Kanye, Jay-Z and Others Avoid Copyright Infringement Claim Because Two "Made In America" Songs Not Substantially Similar

McDonald v. West et al., No. 14-cv-8794 (S.D.N.Y. Sep. 30, 2015) [Doc. 42].

In case about two songs both called "Made In America," the Court dismissed the Complaint against Kanye West, Jay-Z and others alleging copyright infringement of the plaintiff's song, pursuant to Rule 12(b)(6).  First, the Court found that even though the two songs shared the same title, the song title "Made In America" was not copyrightable.  "It is too brief, common, and unoriginal to create any exclusive right."  Second, the Court analyzed similarity between the lyrics in the chorus of each song, along with alleged musical similarity.  However, the Court found that plaintiff did not plausibly plead substantial similarity.  The Court then turned to a "holistic" comparison of the two songs, because even if the indvidual elements that make up Plaintiff's songs are uncopyrightable, they still may represent a protected selection and arrangement of unprotectable elements.  The Court found that no reasonable jury could find the two songs similar, lyrically or musically.  The differences were major.  "Where any reasonable juror would conclude - as here - that the differences are many, and what similarities exist are based on unprotectable elements, the two works are not substantially similar as a matter of law."  Accordingly, the Court dismissed the complaint.

"Everyday I'm Hustlin'" Phrase Not Copyrightable

Roberts v. Gordy, No. 13-cv-24700 (S.D. Fla. dated Sep. 15, 2015).

In a dispute between the alleged owners of the song "Hustlin'," whose chorus repeats the phrase "everday I'm hustlin'," and members of the group LFMAO who sell merchandise bearing the phrase "everday I'm shufflin'," a phrase from their hit song "Party Rock Anthem," the Court held that the isolated phrase "everyday I'm hustlin'" is not copyrightable.  The Court noted that "copyright protection does not automatically extend to every component of a copyrighted work," and that "the overwhelming authority is that short phrases or common or ordinary words are not copryightable."  It was indisputable that the plaintiff's "Hustlin'" composition and lyrics was an original creative work subject to copyright protection -- but, the question was whether the use of a three-word phrase appearing int he musical composition, divorced from the accompanying music, modified, and subsequently printed on merchandise, constituted an infringement of the composition.  "The answer, quite simply, is that it does not."  Moreover, the defendants set forth various evidence that the terms "hustling" or "hustlin'" have been used in numerous songs prior to Plaintiff's creation of "Hustlin'" and that at least one song pre-dating "Hustlin'" has the exact lyric "everday I'm hustlin'" in it.  Lastly, the Court was unable to find any basis or precedent supporting the conclusion that a short, modified, set of words printed on merchandise can infringe on the copyright for a musical composition.  Plaintiff's rights do not extend that far, the Court concluded.
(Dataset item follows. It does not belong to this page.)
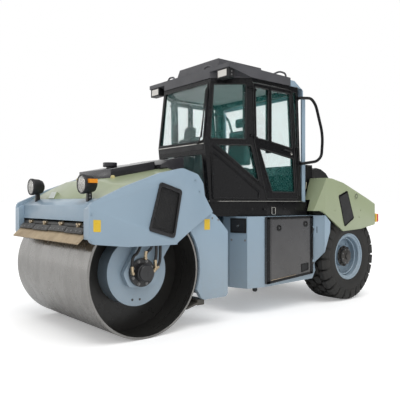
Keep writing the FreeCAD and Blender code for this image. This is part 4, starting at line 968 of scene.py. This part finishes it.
seal("windscreen_seal", on_front((-0.47, waist_z + 0.03), (0.47, waist_z + 0.03), (0.455, eaves_z - 0.055),
                                 (-0.455, eaves_z - 0.055)), radius=0.010)
seal("lower_screen_seal", on_front((-0.43, floor_z + 0.06), (0.43, floor_z + 0.06), (0.43, waist_z - 0.13),
                                   (-0.43, waist_z - 0.13)))
seal("rear_screen_seal", [(cab_low.x, -0.69, floor_z + 0.38), (cab_low.x, 0.69, floor_z + 0.38),
                          (cab_low.x + 0.072, 0.69, eaves_z - 0.09), (cab_low.x + 0.072, -0.69, eaves_z - 0.09)])
for side, name in SIDES:
    body = f"cab_door_{name}"
    seal(f"corner_seal_{name}", on_corner(side, (-0.122, eaves_z - 0.075), (-0.061, waist_z + 0.055),
                                          (-0.440, waist_z + 0.055), (-0.436, eaves_z - 0.075)))
    seal(f"lower_corner_seal_{name}", on_corner(side, (-0.130, waist_z - 0.02), (-0.500, waist_z - 0.02),
                                                (-0.645, floor_z + 0.25)), corner=0.02)
    quarter = on_side(side, (-1.262, eaves_z - 0.075), (-1.330, waist_z), (-1.388, floor_z + 0.09),
                      (-1.405, floor_z + 0.09), (-1.372, waist_z), (-1.335, eaves_z - 0.075))
    seal(f"quarter_seal_{name}", quarter, radius=0.006, corner=0.008)
    seal(f"door_seal_front_{name}", on_side(side, (-0.548, eaves_z - 0.105), (-0.565, waist_z + 0.075),
                                            (-0.790, waist_z + 0.055), (-0.790, eaves_z - 0.105)), body, corner=0.02)
    seal(f"door_seal_rear_{name}", on_side(side, (-0.840, eaves_z - 0.105), (-0.840, waist_z + 0.047),
                                           (-1.255, waist_z - 0.015), (-1.205, eaves_z - 0.105)), body, corner=0.02)
    seal(f"door_seal_low_{name}", on_side(side, (-0.620, waist_z - 0.045), (-0.860, floor_z + 0.13),
                                          (-1.310, floor_z + 0.13), (-1.272, waist_z - 0.145)), body, corner=0.02)
    door_edge = on_side(side, (-0.509, eaves_z - 0.059), (-0.539, waist_z + 0.02), (-0.761, floor_z + 0.041),
                        (-1.364, floor_z + 0.041), (-1.294, waist_z), (-1.229, eaves_z - 0.059), lift=0.001)
    seal(f"door_edge_seal_{name}", door_edge, body, radius=0.006, corner=0.015)
    grip = ((-1.20, -0.060, 0.0), (-1.20, -0.060, 0.03), (-1.08, -0.045, 0.034), (-1.08, -0.045, 0.0))
    bar(f"door_grip_{name}", [on_side(side, (ahead, waist_z + drop), lift=lift)[0] for ahead, drop, lift in grip],
        0.009, black_plastic, body)
    edge_z, edge_y = floor_z + 0.010, side * (cab_half + 0.006)
    strip = [(nose_at(floor_z) + 0.006, side * 0.49, edge_z), (post_at(floor_z) + 0.010, edge_y, edge_z),
             (cab_low.x - 0.02, edge_y, edge_z)]
    bar(f"foot_strip_{name}", strip, 0.005, reflector_metal, REAR)
    ring = flank(((0.033, 0.045), (-0.033, 0.045), (-0.033, -0.045), (0.033, -0.045)),
                 (cab_nose - 0.880, side * (cab_half + 0.008), floor_z - 0.115))
    seal(f"strap_ring_{name}", ring, radius=0.006, corner=0.012, material=reflector_metal)
    rail = on_corner(side, (-0.075, waist_z - 0.09), (-0.655, floor_z + 0.125), (-0.655, floor_z + 0.045),
                     (-0.115, floor_z + 0.045), lift=0.004)
    seal(f"lower_corner_rail_{name}", rail, radius=0.013, corner=0.02, material=cab_paint)
    bar(f"lower_pane_rail_{name}", on_corner(side, (-0.085, waist_z - 0.030), (-0.700, floor_z + 0.185), lift=0.004),
        0.012, cab_paint, REAR)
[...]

Beastie Boys Avoid Several Copyright Claims In Sampling Case

TufAmerica, Inc. v. Diamond et al., No. 12-cv-3529-AJN (S.D.N.Y. filed Sep. 10, 2013).

Plaintiff brought a copyright infringement action against the Beastie Boys alleging unlawful sampling of 6 pieces of plaintiff's music in five Beastie Boys songs that appear on two Beastie Boys albums (Paul's Boutique and Licensed to Ill).  Defendants moved to dismiss for failure to state a claim under Rule 12(b)(6).
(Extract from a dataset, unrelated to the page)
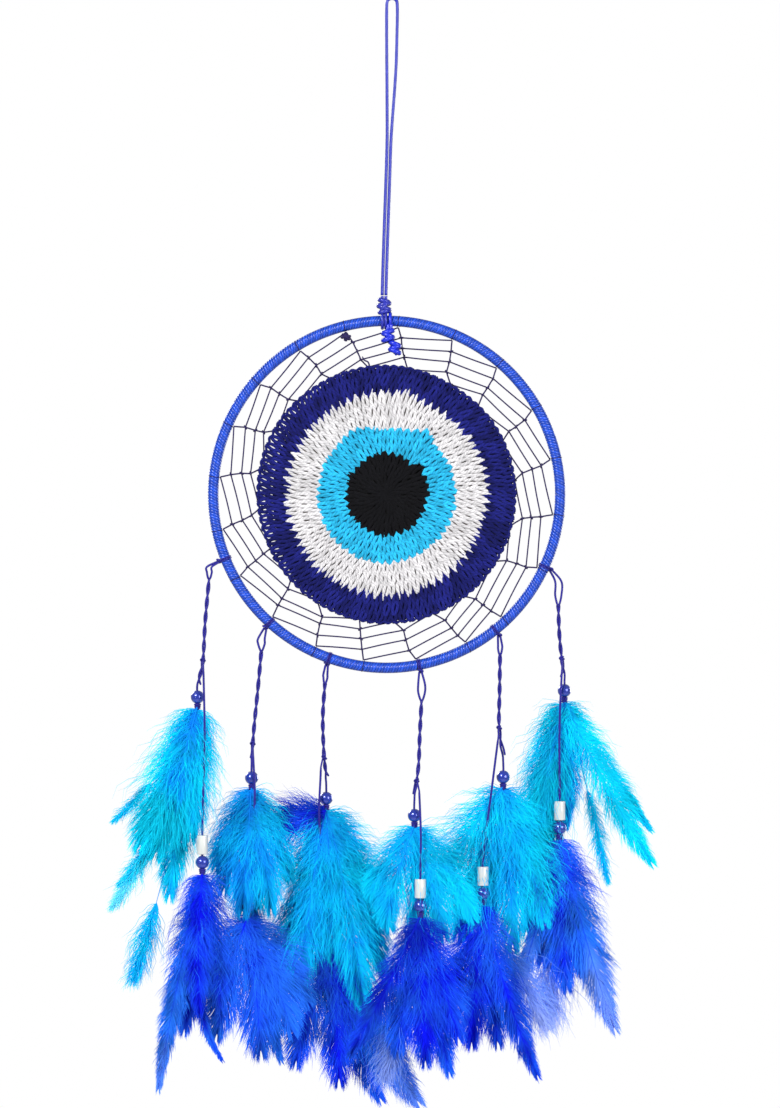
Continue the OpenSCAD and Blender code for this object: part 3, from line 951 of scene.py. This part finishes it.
class ORNAMENT_OT_eye(bpy.types.Operator):
    """Crocheted disc in four colours, worked in rounds from the middle out"""

    bl_idname = "ornament.eye"
    bl_label = "Crocheted eye"

    def execute(self, context):
        settings = context.scene.ornament_eye
        colours = [settings.black, settings.turquoise, settings.white, settings.navy]
        rng = np.random.default_rng(12)
        before = None
        inner = 0.0
        for k, (name, slot, painted_shade, rows, over, spread_by) in enumerate(YARNS):
            kit = Kit()
            height = (EYE_R[k] - inner) / rows
            for row in range(rows):
                low_r = inner + row * height
                edge = row == rows - 1
                reach = over * MM if edge else HEAD_OVER
                pointed = edge and k == WHITE_YARN
                before = self.add_row(
                    kit, settings, low_r, low_r + height, before, reach, pointed, rng)
            if k == NAVY_YARN:
                self.add_rim(kit, settings, EYE_R[k] - 0.8 * MM, len(before))
            yarn_faces = len(kit.bm.faces)
            self.add_backing(kit, inner, EYE_R[k], k == NAVY_YARN)
            yarn = plied("yarn_" + name, colours[k], 3.0, 4.2, 0.9, 0.22, 0.03, 0.16, spread_by)
            # The ground's colour is painted shade: a darker copy of the yarn that shows between the
            # stitches.
            ground = plied("ground_" + name, painted_shade, 2.0, 2.0, 0.95, 0.1, 0.0, 0.3)
            piece = kit.finish("crochet_" + name, [yarn, ground], "hoop", slot, EYE_NODES[k])
            for face in piece.data.polygons[yarn_faces:]:
                face.material_index = 1
            inner = EYE_R[k]
        return {"FINISHED"}

    @staticmethod
    def add_row(kit, settings, low_r, high_r, before, over, pointed, rng):
        """Adds one round of stitches on both faces, and returns the angles of its tops."""
        count = max(8, round(math.tau * high_r / settings.stitch))
        tops = (np.arange(count) + 0.5 * rng.random()) * math.tau / count
        if before is None:
            feet = tops
        else:
            gaps = before + math.pi / len(before)
            feet = gaps[np.arange(count) * len(before) // count]
            turned_past = np.abs(feet - tops) > math.pi
            feet = np.where(turned_past, feet + np.sign(tops - feet) * math.tau, feet)
            feet = feet * 0.55 + tops * 0.45
        sharp, slant = (1.2, 0.035) if pointed else (0.45, 0.015)
        under = 0.0 if low_r == 0 else FOOT_UNDER
        half = math.pi * (low_r + high_r) / 2 / count
        for side in (-1, 1):
            for j in range(count):
                line, taper = stitch_line(
                    feet[j], tops[j] - slant, max(low_r - under, 0.2 * MM),
                    high_r + over + rng.normal(0, 0.2 * MM), half, side, rng, sharp)
                yarn = settings.yarn / 2 * (1.04 + 0.16 * rng.random())
                add_tube(kit, line, yarn * taper, 6, (rng.random(), 0, 0))
        return tops

    @staticmethod
    def add_rim(kit, settings, rim, count):
        """The chain of yarn heads that edges the last round on both faces."""
        a = np.linspace(0, math.tau, count * 8 + 1)
        wave = 0.38 * MM * np.sin(a * count + 0.6)
        for side in (-1, 1):
            depth = side * (1.15 + 0.35 * np.cos(a * count)) * MM
            path = around_ring(a, lay_round(rim + wave, a), depth)
            add_tube(kit, path, settings.yarn * 0.36, 6, (0.55, 0, 0))

    @staticmethod
    def add_backing(kit, inner, outer, last):
        """Adds the thin middle of the fabric, in painted shade between the stitches, which stops short
        of the eye's own edge.
        """
        start = max(inner, 0.3 * MM)
        outer = outer - 1.6 * MM if last else outer
        thick = 0.45 * MM
        bm = turned([(start, -thick), (outer, -thick), (outer, thick), (start, thick)], 180)
        mesh = own_mesh(bm, "backing")
        co = corners(mesh)
        angle = np.arctan2(co[:, 1], co[:, 0])
        radius = np.hypot(co[:, 0], co[:, 1])
        if last:
            open_work = np.exp(-((np.degrees(angle) % 360 - 172) / 42) ** 4)
            radius = np.where(radius > (inner + outer) / 2, radius - 5.5 * MM * open_work, radius)
        kit.add(mesh, around_ring(angle, lay_round(radius, angle), -co[:, 2]))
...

The Court agreed with plaintiff that the standard for determining substantial similarity was "fragmented literal similarity", rather than "ordinary observer" standard.  Under the "fragmented literal similarity" standard, the question was whether the copying went to trivial or substantive elements.  Thus, the "real question" for the Court was whether Plaintiff had alleged that each sample was "quantitatively and qualitatively important to the original work such that the fragmented similarity becomes sufficiently substantial for the use to become an infringement."  Under the quantitative analysis, the concept of de minimis copying is relevant.  Also, the analysis is of the original song -- not of the use in the allegedly infringing song; therefore, the Court was not persuaded by Plaintiff's allegation in its original complaint that the samples were concealed to a casual listener of the Beastie Boys' songs.  Thus, the Court then went on a song-by-song analysis, which included a discussion of whether the sampled portion was even copyrightable material, and dismissed four of the claims based on 4 of the samples.  Lastly, under the statute of limitations, the Court also limited the surviving claims to infringements occurring after May 2009 (3 years before the suit was filed).